## [WORK TO BE COMPLETED]
Every line with the string "scene" should be gathered.

## [STORED RECORDS]

==*==

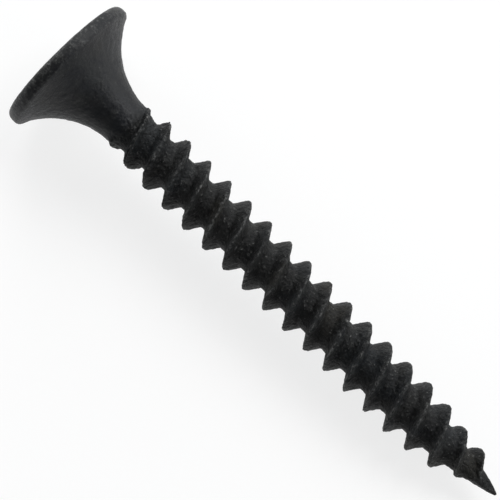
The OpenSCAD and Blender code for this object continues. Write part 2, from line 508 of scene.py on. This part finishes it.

==*==

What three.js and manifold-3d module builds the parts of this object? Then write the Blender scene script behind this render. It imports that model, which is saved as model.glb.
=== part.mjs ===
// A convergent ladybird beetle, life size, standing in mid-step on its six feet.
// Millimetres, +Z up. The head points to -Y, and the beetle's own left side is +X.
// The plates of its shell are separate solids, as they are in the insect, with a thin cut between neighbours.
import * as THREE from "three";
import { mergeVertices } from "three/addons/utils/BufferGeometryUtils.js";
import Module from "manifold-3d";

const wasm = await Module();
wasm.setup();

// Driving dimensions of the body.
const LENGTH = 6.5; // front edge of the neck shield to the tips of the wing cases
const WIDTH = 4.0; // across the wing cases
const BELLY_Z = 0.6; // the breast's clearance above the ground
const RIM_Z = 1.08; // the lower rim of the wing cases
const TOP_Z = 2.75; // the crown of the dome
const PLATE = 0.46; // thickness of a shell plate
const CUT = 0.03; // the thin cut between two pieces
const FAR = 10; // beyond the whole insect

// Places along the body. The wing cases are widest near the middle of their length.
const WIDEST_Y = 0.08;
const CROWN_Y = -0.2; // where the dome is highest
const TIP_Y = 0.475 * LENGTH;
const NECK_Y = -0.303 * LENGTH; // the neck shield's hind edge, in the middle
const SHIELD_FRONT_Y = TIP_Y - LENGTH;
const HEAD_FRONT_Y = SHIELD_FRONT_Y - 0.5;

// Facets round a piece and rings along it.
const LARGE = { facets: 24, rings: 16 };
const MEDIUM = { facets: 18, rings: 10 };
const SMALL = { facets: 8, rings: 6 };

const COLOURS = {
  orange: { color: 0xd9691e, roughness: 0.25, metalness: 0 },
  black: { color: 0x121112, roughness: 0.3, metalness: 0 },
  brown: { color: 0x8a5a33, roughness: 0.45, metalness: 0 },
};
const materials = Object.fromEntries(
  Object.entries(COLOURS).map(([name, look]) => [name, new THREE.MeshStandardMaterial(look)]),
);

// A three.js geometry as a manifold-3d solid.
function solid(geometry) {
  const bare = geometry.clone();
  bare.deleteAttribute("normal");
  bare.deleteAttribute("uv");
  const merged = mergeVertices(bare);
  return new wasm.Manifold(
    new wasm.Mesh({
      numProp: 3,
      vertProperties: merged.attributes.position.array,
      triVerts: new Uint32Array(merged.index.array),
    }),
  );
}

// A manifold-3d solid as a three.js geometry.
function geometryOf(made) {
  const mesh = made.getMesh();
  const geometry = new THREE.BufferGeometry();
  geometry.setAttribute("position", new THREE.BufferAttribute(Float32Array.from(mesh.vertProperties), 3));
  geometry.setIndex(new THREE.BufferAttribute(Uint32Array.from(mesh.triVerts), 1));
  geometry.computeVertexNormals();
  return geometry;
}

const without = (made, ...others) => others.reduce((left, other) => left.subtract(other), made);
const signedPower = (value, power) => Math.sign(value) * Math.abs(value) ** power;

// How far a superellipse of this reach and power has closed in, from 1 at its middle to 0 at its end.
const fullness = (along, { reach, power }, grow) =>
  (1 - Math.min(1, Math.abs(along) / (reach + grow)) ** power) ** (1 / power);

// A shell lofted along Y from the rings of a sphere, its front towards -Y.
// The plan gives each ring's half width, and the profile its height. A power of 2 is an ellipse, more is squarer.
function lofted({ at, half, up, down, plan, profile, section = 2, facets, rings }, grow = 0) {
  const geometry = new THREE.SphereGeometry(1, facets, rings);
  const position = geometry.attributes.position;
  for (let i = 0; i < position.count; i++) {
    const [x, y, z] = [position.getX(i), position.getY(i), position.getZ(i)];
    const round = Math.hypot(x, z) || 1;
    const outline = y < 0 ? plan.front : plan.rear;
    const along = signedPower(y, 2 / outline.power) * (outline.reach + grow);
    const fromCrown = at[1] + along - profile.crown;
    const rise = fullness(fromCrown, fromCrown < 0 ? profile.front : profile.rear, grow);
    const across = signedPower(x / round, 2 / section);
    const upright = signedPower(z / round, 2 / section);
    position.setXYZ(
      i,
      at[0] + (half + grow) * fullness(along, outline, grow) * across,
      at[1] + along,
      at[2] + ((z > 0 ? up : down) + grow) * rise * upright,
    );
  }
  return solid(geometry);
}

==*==

## [CORRECT RESULT]
The OpenSCAD and Blender code for this object continues. Write part 2, from line 508 of scene.py on. This part finishes it.
What three.js and manifold-3d module builds the parts of this object? Then write the Blender scene script behind this render. It imports that model, which is saved as model.glb.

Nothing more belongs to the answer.